During the inauguration of the works in early December,  the general director of Pemex, Emilio Lozoya, said that the total to be invested by Pemex in coming years in several projects to upgrade the refineries of Tula, Salamanca and Salina Cruz, which includes work to lower sulphur contents in gasoline and diesel produced by Pemex, will reach up to US$20 billion.

The Tula project, the first upgrade being started, will help expand gasoline and diesel production capacity by 65%, he said, according to a Pemex press release. Works at Tula are aimed to increase production of gasoline and diesel and reduce that of fuel oil through a coker plant installation.

ICA Fluor, a construction company, separately published a statement in the Mexican stock exchange in early December to inform that it is building a coker plant for Pemex at Tula with a US$1.3 billion investment and that it will be ready by 2018.

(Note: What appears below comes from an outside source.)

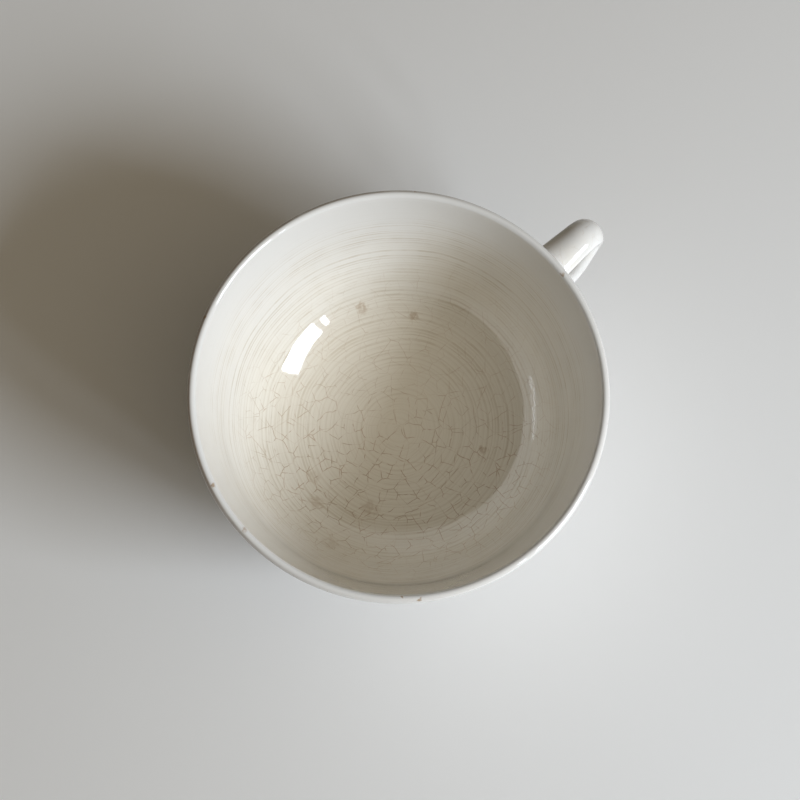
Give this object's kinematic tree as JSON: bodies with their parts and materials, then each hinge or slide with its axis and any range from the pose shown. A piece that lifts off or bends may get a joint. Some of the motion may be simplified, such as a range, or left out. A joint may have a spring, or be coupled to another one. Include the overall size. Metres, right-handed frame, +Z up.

The works are part of efforts by Pemex to become more competitive ahead of the opening of the country to competition against fuel retail companies in coming years. Currently all gasoline and diesel stations in Mexico operate under the Pemex brand.

According to the company’s web page, Pemex operates six refineries. The other three are named Cadereyta, Madero and Minatitlan. According to the most recent data available in the company’s English web page, corresponding to the end of 2007, all six refineries together were processing 1.27 million barrels per day of crude oil and Tula was the biggest while Madero was the smallest.